Applications that have a restore token should use them when configuring the screencast session (step 2). The portal will receive this token, and try to restore the previous session’s windows and monitors. If that fails, e.g. when you changed monitors or the windows is not open, the selection dialog is presented again. From the application’s perpective, it doesn’t know (nor does it matter) if the previous session is restored or not, as the application will receive a list of streams and PipeWire nodes regardless of what it happens.
If you look closely, it is possible to endlessly restore the same session by passing both the token to restore a previous session, and asking the portal to restore it again later.
I was not confident of this mechanism when proposing it, but after implementing it on the GNOME portals, I realized this mechanism is actually really robust. It allows for very sophisticated features to be implemented by portal implementations without any additional property.
My initial implementation is merely a “Remember this decision” checkbox, purely to test this feature, so this will change soon. After discussing with peers both in the design and development fronts, a few ideas on how to manage these permissions came up:
- Revoking these permissions after a reasonably long period of time – 6 months, or more, or less. That can help preventing applications to have access to a certain window or monitor forever.
- Improve the indication of ongoing screencasts. GNOME currently shows an orange icon in the titlebar, but we’re considering other alternatives such as notifications when starting and stopping streams, adding a minimum visibility time to the indicator, etc.
- Add a way to manage these permissions in GNOME Settings, either with new panel under the Privacy group, or a new section inside the Applications panel.
The goal behind these ideas is allow fine control over what is being shared with who, and when, without being annoying. There is a lot to do in this front, but I’m hopeful that most use cases will be covered.
And here it is, a proof-of-concept that this idea works:
Another area that is a bit lacking in the portals front is device access.
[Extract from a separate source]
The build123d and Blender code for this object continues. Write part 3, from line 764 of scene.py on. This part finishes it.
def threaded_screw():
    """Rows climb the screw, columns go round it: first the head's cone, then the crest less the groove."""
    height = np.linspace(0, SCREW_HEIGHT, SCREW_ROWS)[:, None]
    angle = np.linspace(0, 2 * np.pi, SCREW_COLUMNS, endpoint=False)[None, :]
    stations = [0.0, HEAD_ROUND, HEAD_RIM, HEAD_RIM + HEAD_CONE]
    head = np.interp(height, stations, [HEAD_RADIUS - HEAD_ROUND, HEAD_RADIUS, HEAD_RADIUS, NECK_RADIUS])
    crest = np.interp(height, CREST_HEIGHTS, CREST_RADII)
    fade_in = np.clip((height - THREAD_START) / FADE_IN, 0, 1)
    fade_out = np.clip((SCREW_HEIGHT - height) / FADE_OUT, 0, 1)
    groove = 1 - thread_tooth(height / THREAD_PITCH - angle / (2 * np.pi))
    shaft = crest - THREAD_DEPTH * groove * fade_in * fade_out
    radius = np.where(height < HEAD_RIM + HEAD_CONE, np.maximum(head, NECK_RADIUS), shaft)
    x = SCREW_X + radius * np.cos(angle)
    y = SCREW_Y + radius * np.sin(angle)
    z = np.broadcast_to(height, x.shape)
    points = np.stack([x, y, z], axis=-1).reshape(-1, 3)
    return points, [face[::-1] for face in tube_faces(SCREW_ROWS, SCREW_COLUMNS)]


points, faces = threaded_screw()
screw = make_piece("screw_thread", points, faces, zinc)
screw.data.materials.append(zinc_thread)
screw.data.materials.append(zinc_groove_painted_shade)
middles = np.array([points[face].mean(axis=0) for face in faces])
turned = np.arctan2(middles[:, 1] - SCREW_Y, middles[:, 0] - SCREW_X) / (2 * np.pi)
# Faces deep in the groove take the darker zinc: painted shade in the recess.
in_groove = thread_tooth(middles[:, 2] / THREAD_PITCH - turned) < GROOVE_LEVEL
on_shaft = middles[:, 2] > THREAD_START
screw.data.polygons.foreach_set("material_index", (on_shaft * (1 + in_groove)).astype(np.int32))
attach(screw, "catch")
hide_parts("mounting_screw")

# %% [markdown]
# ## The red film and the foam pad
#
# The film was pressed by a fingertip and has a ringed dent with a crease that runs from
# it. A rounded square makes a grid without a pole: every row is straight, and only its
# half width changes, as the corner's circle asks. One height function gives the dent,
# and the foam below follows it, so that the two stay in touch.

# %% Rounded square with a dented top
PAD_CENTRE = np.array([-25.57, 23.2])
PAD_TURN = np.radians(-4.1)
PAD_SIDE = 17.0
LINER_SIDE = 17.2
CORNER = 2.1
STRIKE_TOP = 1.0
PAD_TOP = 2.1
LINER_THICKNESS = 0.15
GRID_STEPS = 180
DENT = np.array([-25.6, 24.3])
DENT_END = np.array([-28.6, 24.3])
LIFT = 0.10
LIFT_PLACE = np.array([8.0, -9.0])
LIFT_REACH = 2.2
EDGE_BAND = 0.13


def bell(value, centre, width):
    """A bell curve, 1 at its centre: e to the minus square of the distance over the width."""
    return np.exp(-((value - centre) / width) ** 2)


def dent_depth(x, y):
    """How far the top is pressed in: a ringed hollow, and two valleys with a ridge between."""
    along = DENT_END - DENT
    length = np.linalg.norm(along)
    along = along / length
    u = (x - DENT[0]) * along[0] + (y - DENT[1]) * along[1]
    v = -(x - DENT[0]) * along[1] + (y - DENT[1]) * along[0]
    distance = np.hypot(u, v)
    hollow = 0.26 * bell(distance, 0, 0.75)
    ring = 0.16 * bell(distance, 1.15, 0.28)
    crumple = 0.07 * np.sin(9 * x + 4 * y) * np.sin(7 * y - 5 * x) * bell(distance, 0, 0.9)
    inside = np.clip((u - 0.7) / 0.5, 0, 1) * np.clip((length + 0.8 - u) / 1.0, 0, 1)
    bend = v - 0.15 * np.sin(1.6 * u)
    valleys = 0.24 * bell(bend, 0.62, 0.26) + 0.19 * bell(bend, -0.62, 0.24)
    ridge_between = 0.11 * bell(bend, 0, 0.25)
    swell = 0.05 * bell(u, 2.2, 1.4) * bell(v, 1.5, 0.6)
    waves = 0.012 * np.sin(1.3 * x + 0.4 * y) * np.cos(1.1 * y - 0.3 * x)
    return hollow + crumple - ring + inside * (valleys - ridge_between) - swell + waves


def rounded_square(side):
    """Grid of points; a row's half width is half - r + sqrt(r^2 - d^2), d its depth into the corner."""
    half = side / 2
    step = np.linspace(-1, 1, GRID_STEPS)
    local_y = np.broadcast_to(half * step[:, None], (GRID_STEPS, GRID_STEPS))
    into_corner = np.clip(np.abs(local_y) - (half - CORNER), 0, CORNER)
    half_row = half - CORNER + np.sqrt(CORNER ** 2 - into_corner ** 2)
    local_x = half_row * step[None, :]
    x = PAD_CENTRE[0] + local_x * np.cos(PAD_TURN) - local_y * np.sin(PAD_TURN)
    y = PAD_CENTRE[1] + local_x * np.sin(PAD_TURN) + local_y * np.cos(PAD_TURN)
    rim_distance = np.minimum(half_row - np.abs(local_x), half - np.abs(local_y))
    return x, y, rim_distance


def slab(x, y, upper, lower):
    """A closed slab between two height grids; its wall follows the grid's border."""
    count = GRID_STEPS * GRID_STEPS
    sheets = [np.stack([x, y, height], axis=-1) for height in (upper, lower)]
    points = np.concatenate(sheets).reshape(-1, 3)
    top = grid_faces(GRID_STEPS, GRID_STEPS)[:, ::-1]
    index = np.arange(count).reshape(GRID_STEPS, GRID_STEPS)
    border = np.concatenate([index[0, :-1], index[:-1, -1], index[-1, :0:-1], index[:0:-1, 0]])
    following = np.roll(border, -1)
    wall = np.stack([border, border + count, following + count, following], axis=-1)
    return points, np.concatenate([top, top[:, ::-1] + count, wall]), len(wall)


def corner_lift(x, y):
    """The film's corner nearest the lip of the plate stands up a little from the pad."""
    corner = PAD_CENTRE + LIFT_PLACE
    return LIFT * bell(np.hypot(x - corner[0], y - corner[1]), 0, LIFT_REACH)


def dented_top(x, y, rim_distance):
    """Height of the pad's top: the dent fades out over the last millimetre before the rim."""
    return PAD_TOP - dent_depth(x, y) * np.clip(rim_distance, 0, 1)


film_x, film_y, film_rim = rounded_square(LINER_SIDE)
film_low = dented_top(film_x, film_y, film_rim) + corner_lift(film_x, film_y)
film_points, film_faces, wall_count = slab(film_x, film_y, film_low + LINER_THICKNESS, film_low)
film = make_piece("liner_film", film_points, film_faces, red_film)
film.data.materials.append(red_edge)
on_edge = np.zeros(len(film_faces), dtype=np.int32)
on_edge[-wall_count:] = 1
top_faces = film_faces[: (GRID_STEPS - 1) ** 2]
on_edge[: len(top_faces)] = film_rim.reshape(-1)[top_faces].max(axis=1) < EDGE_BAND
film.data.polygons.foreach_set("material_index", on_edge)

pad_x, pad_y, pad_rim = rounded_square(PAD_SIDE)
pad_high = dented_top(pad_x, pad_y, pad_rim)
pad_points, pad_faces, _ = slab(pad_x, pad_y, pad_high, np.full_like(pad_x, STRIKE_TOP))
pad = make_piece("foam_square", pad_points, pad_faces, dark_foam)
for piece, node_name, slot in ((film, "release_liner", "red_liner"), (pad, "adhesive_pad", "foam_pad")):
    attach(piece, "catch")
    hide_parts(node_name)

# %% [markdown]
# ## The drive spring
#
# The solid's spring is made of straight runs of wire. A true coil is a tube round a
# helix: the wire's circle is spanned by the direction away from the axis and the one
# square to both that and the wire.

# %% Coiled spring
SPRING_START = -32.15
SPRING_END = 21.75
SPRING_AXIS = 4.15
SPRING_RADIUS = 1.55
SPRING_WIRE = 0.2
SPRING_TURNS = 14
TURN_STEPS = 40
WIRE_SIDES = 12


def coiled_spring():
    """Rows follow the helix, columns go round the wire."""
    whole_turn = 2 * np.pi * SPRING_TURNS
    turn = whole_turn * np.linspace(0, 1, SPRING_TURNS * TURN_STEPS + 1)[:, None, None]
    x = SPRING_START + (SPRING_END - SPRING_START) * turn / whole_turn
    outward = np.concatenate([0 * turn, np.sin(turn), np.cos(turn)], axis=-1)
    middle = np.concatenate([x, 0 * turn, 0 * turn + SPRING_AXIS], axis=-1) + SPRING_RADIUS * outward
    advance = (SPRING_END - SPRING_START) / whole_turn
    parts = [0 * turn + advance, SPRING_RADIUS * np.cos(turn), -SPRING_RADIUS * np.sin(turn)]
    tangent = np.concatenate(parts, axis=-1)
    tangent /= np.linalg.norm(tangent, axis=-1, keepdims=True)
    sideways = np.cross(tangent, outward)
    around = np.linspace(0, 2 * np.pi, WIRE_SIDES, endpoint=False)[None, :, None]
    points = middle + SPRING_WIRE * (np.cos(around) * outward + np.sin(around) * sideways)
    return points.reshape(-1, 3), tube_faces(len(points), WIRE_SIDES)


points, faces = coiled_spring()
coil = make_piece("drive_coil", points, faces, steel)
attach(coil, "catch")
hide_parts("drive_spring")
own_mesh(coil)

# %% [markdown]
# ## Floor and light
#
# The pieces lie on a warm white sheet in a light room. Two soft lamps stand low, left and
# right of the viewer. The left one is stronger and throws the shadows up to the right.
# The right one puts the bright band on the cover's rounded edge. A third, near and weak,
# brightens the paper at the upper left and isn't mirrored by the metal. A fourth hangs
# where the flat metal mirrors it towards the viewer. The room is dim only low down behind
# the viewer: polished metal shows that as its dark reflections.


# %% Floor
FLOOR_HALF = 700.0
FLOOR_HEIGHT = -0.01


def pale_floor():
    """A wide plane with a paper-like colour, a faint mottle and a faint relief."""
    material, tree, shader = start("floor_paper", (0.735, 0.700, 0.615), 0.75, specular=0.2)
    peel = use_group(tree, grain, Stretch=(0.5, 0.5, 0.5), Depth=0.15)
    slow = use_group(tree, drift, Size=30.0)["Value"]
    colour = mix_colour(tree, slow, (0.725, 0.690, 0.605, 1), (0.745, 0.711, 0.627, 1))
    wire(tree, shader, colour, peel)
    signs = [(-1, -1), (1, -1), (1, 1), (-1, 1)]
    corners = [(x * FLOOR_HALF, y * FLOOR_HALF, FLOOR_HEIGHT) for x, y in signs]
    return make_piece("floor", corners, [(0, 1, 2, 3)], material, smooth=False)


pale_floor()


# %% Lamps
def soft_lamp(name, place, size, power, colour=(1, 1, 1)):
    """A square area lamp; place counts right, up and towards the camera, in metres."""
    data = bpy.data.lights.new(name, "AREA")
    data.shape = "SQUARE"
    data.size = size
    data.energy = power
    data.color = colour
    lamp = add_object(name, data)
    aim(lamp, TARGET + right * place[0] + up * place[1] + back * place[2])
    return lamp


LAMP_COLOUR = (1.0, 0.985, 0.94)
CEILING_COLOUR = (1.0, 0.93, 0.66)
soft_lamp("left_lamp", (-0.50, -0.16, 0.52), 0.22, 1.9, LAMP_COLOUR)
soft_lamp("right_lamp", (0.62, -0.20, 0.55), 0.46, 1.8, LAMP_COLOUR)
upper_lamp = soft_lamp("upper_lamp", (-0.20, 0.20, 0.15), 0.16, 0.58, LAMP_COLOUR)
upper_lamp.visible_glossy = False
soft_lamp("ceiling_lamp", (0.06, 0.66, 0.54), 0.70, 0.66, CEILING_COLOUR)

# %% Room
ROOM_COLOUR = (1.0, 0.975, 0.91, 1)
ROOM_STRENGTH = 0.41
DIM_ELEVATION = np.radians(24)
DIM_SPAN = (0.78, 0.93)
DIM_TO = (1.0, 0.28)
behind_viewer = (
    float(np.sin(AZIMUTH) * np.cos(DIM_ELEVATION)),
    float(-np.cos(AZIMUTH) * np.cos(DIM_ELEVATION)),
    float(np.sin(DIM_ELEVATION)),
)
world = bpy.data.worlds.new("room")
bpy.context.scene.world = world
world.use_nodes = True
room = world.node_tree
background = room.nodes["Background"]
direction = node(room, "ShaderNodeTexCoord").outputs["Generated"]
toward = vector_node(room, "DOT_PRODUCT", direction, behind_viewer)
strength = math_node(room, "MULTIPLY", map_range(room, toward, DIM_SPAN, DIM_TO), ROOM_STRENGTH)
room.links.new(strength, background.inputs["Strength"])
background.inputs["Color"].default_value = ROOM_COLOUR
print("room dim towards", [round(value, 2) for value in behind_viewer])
We currently have the Device portal, with which applications can ask for permission to access specific devices such as cameras, speakers, and microphones.
PipeWire has some support for this type of device access in place, but currently only for cameras. We need the same kind of access control for microphones and speakers, specially microphones, and that’s what I’ve been working on during the week.
I initially approached this by proposing a new Audio portal, which was basically a copy-pasted version of the Camera portal. The basics of these portals are:
- Applications request audio access, which queries permissions for using audio devices; applications should say whether they want to use speakers, or microphones, or both.
- Portals potentially ask you if you would allow that application to access these devices.
- Application gets a PipeWire connection with only the allowed devices exposed.
This is exactly how the Camera portal operates. Peer reviews, however, raised one very important point: there are situations where we can’t have separate PipeWire connections for cameras and microphones. So we had to come up with another solution that could satisfy these requirements.
In the end, after some rounds of discussions, we agreed on making this live in the Device portal. This is still under review, and things may change, but it seems to me that we found the best course of action with this last round of discussions.
What does that mean in terms of UX? Not much, I’m afraid, except that people would be able to have greater control over what sandboxed applications can access. You could, for example, prevent a proprietary app you don’t trust from accessing your cameras and microphones.
libportal is a small library written to help application developers interact with portals without having to manually call the D-Bus APIs. Some of these D-Bus APIs can be quite verbose and complicated to deal with, and libportal abstracts that away in a nice and simple way.
At last, libportal’s CI now produces Flatpak bundles for the GTK3, GTK4, and Qt 5 test apps (#55). This should make it easier to ask for people to test new changes, since they can just download a Flatpak bundle and test it.
I think this was a successful week, there was significant progress in these fronts and half of these pull requests were merged already. I was hoping that the other ones could land before the week ends; sadly they didn’t, but we’re very close to that. In special, the screencast session restore work is just in a stone’s throw from landing!
Thanks Endless OS Foundation for allowing me to work on portals as part of the Endless Orange Week program!